Most B.C. lawyers are expected to refuse to take on accused Stanley Cup rioters as legal aid clients in a new strategy to press the provincial government for more funding.

The Trial Lawyers' Association of B.C. (TLABC) board of governors decided over the weekend to recommend refusal of riot cases under legal aid, a follow-up from their four-month escalating duty counsel strike that ended in April.

"There was quite a great deal of support," TLABC spokesman Bentley Doyle said of the action, but noted the association has no way to enforce a boycott and the province will likely find some lawyers who will take the cases of accused rioters.

"The people involved in the battle for legal aid aren't going to be taking it."
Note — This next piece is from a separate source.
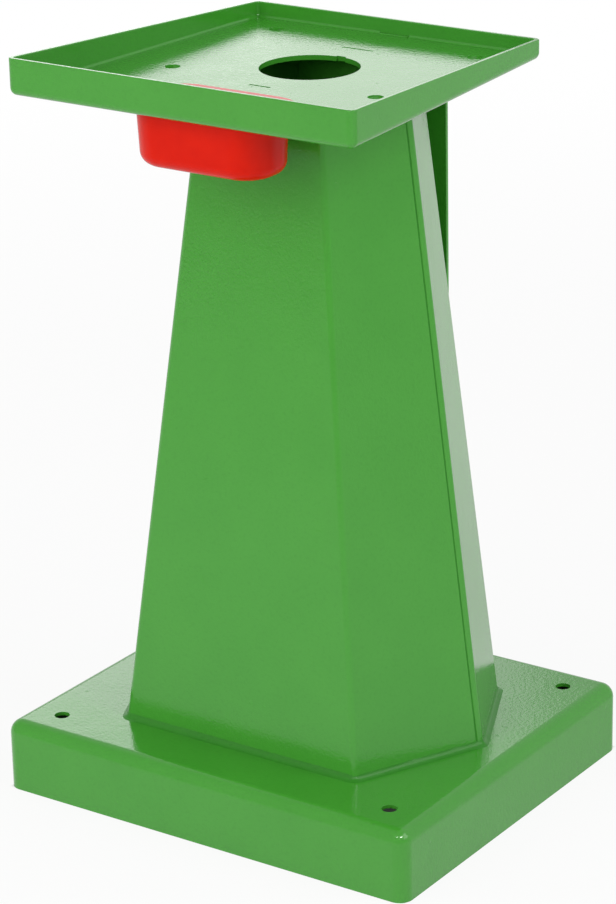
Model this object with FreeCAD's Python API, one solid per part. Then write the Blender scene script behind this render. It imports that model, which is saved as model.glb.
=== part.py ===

Lawyers in B.C. argue the province severely underfunds legal aid, citing a growing number of people who appear in court unrepresented.

That could happen with accused rioters, Doyle said, or cases could be delayed.

"They have devoted a great deal of legal resources to prosecuting the riot cases," he said. "At the same time we've been calling for legal aid funding to be increased across the board."

Legal aid would generally apply in the case of rioters who can't afford a lawyer and might face jail time.

The boycott only targets new riot cases coming to court, not ones where legal aid lawyers have already been assigned.

Doyle said there have been no overtures from government about increasing legal aid funding.

But he noted an independent review of the criminal justice system is underway, so major changes may be unlikely before review chair Geoffrey Cowper reports back in July.

Crown counsel spokesman Neil MacKenzie said the Criminal Justice Branch has no involvement in the process of how defendants get lawyers, including legal aid.

"It guess that's a decision for them to make," he said of the TLABC's intended boycott. "We're certainly ready and willing to proceed and we're doing so on a daily basis as the ongoing cases continue."

During the legal aid strike, the Legal Services Society of B.C., which administers legal aid with the budget assigned by the province, sent outside lawyers to fill in at courthouses severely affected by the job action.

Legal aid funding has been cut by 27 per cent over the last decade, from $96 million in 2001 to about $67 million.

A public commission into legal aid last year concluded B.C. is failing its most disadvantaged citizens, leaving too many representing themselves and adding to court congestion.

Police on Tuesday announced 19 new charges against seven more suspected rioters from Sidney, Richmond and Port Moody.

Connor Epp, 20, of Maple Ridge, became the 13th rioter to plead guilty so far to a riot-related offence.